Jakarta – Badan Pengawas Pemilu Republik Indonesia (Bawaslu RI) mengidentifikasi ada 130 kasus dugaan politik uang (money politic) yang terjadi selama masa tenang sampai hari pemungutan suara Pilkada 2024. Ratusan kasus tersebut akan ditindaklanjuti dalam waktu lima hari ke depan.
Anggota Bawaslu RI, Puadi mengatakan pihaknya bakal melakukan kajian awal terhadap ratusan kasus tersebut.
“Kajian awal ini menunjukkan dugaan tersebut memenuhi syarat formil dan materil. Kemudian Bawaslu akan melakukan kajian hukum dalam lima hari kalender,” terang Puadi dalam konferensi pers di Kantor Bawaslu RI, Jakarta, Rabu, (27/11/2024).
Ia memerinci, 121 pelanggaran terjadi saat masa tenang, 71 di antaranya dugaan peristiwa pembagian uang. Sementara itu, terdapat sembilan kasus politik uang yang terjadi saat hari pemungutan suara.

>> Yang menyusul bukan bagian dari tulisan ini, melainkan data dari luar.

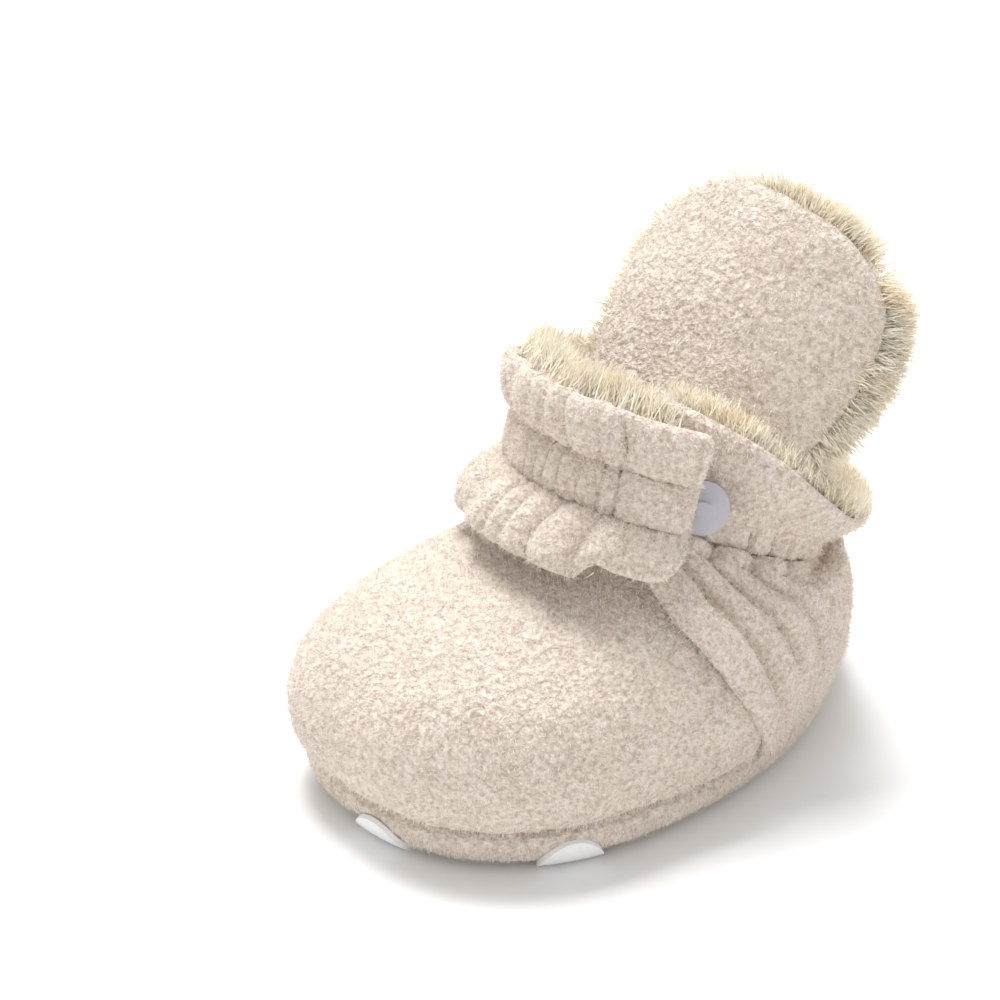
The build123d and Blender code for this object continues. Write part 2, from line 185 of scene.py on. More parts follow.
def pad(name, base, out, inn, edge, material, rough=0.22):
    """Closed sheet on a grid of points, rounded along its edges. Returns it with its two faces."""
    n = normals(base)
    k = np.clip(edge_distance(base) / edge, 0, 1)
    s = np.sqrt(1 - (1 - k) ** 2)
    front = base + n * ((out + nub(base, rough)) * s)[..., None]
    back = base - n * (inn * s)[..., None]
    nu, nv = s.shape
    front_id = np.arange(nu * nv).reshape(nu, nv)
    back_id = front_id.copy()
    back_id[1:-1, 1:-1] = nu * nv + np.arange((nu - 2) * (nv - 2)).reshape(nu - 2, nv - 2)
    points = np.concatenate([front.reshape(-1, 3), back[1:-1, 1:-1].reshape(-1, 3)])
    a = front_id
    b = back_id
    over = np.stack([a[:-1, :-1], a[1:, :-1], a[1:, 1:], a[:-1, 1:]], -1).reshape(-1, 4)
    under = np.stack([b[:-1, :-1], b[:-1, 1:], b[1:, 1:], b[1:, :-1]], -1).reshape(-1, 4)
    thing = build(name, points, np.concatenate([over, under]).tolist(), material)
    return thing, (front, normals(front)), (back, -normals(back))


def disc(name, place, outline, out, inn, edge, material, pitch=1.2, rough=0.22):
    """Closed pad with any rounded outline, on the surface place(a, b)."""
    middle = outline.mean(axis=0)
    size = np.linalg.norm(outline - middle, axis=1)
    rings = spaced(2 * size.mean(), pitch, edge)
    rings = (rings[rings >= 0.5] - 0.5) * 2
    rings[0] = max(rings[0], 0.02)
    flat = middle + rings[:, None, None] * (outline - middle)[None]
    a, b = flat[..., 0], flat[..., 1]
    base = place(a, b)
    n = unit(np.cross(place(a + 0.1, b) - place(a - 0.1, b), place(a, b + 0.1) - place(a, b - 0.1)))
    k = np.clip((1 - rings)[:, None] * size[None] / edge, 0, 1)
    s = np.sqrt(1 - (1 - k) ** 2)
    if callable(out):
        out = out(a, b)
    front = base + n * ((out + nub(base, rough)) * s)[..., None]
    back = base - n * (inn * s)[..., None]
    nr, na = s.shape
    fid = np.arange(nr * na).reshape(nr, na)
    bid = nr * na + np.arange(nr * na).reshape(nr, na)
    bid[-1] = fid[-1]
    points = np.concatenate([front.reshape(-1, 3), back[:-1].reshape(-1, 3),
                             front[0].mean(axis=0)[None], back[0].mean(axis=0)[None]])
    tops = nr * na + (nr - 1) * na
    faces = []
    for ids, centre, turn in ((fid, tops, 1), (bid, tops + 1, -1)):
        nxt = np.roll(ids, -1, axis=1)
        quads = np.stack([ids[:-1], ids[1:], nxt[1:], nxt[:-1]], -1).reshape(-1, 4)
        faces += quads[:, ::turn].tolist()
        fan = np.stack([np.full(na, centre), ids[0], nxt[0]], -1)
        faces += fan[:, ::turn].tolist()
    thing = build(name, points, faces, material)
    return thing, (front, n), (back, -n)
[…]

Sedangkan Ketua Bawaslu RI, Rahmat Bagja mengatakan pihaknya juga akan menggelar pleno untuk menetapkan nasib informasi awal terkait politik uang tersebut oleh masing-masing KPU provinsi maupun kabupaten/kota.
Bagja mengatakan peristiwa pembagian uang selama Pilkada 2024 berpotensi dikenakan dengan Pasal 187A Undang-Undang Nomor 10/2016 tentang Pilkada dengan ancaman pidana penjara antara 36 sampai 72 bulan dan denda antara Rp. 200 juta sampai Rp.1 miliar.
“Baik pemberi maupun penerima dipidana. Berbeda dengan pemilihan umum, yang hanya pemberi saja yang dipidana,” tandas Bagja.
Adapun dugaan politik uang saat masa tenang maupun hari pemungutan suara Pilkada 2024 antara lain terdeteksi Bawaslu di Kabupaten Humbang Hasundutan, Kota Depok, Kabupaten Pasuruan, Kota Batu, Kabupaten Sleman, Kabupaten Bolaang Mongondow, maupun Kota Kotamobagu.
Sementara itu, dugaan potensi pembagian uang terdeteksi di Kabupaten Mimika, Kabupaten Serang, Kota Tangerang, Kabupaten Luwu Timur, Kabupaten Halmahera Barat, Kabupaten Jember, Kota Blitar, Kabupaten Sika, dan Kabupaten Bima.